Мы проводили её в родильный дом, и я уехала. Потом от сестры узнала, что одновременно в их доме появилось две женщины – дочь Ольга в честь мамы и Ефросиния Павловна – вторая гражданская жена отца. Она, была такого такта и нрава, что в семью вписалась, как естественное и необходимое её звено.
Рождение Ольги послужило сближению с семьёй мужа Серафимы.
- Кирилл моложе меня на десять лет, и мать его отреклась от него, от меня. Он всё это время жил с травмой на сердце. Когда родилась Оля, он сделал попытку сближения, пригласив мать взглянуть на внучку. Мать согласилась на встречу на нейтральной территории при условии, что сын будет только вдвоём с внучкой.
- Пойдёшь со мной, - велел Кирилл и не ошибся.

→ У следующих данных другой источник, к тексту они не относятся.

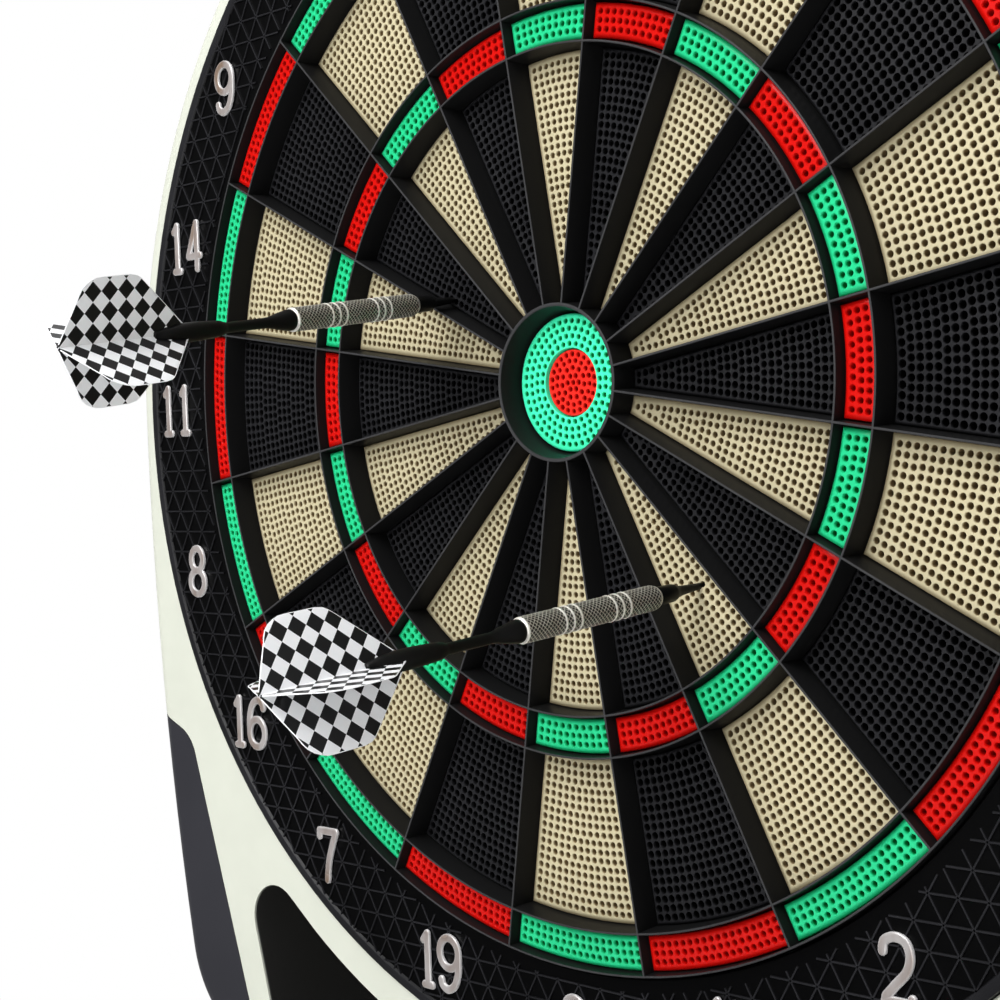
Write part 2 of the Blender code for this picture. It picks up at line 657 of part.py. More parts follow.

Серафима покорила свекровь прежде внучки с первого взгляда и на всю жизнь.
Но выросла Ольга на руках Ефросинии Павловны.
Когда ушёл из жизни отец Серафимы, её не дождались к завтраку.
Сима вошла в её комнату – она сидит на чемодане с крепдышиновым в ришелье мокрым от слёз платочком, решив, что ей пора за порог. И Сима привела её за плечи к столу. Неизвестны подробности судьбы этой женщины, но была она человеком, отчаявшимся от одиночества. Собираясь в мир иной, Ефросиния Павловна завещала семье,приютившей её, полуторку в хрущевке и дачу, которая была, по сути усадьбой.
Воображение рисовало, как снует по её территории прислуга, как дворник непременно в белом фартуке метёт дорожки, а в ротонде скрываются от полуденного зноя борзые.
О Серафиме, с её высочайшим тактом, образованностью, мягкой всепрощающей душой, вспоминаю одной её фразой об Усаме Бен Ладене:
- Ну не укладывается у меня в голове – образованный умница, красавец, из порядочной семьи – и бандит!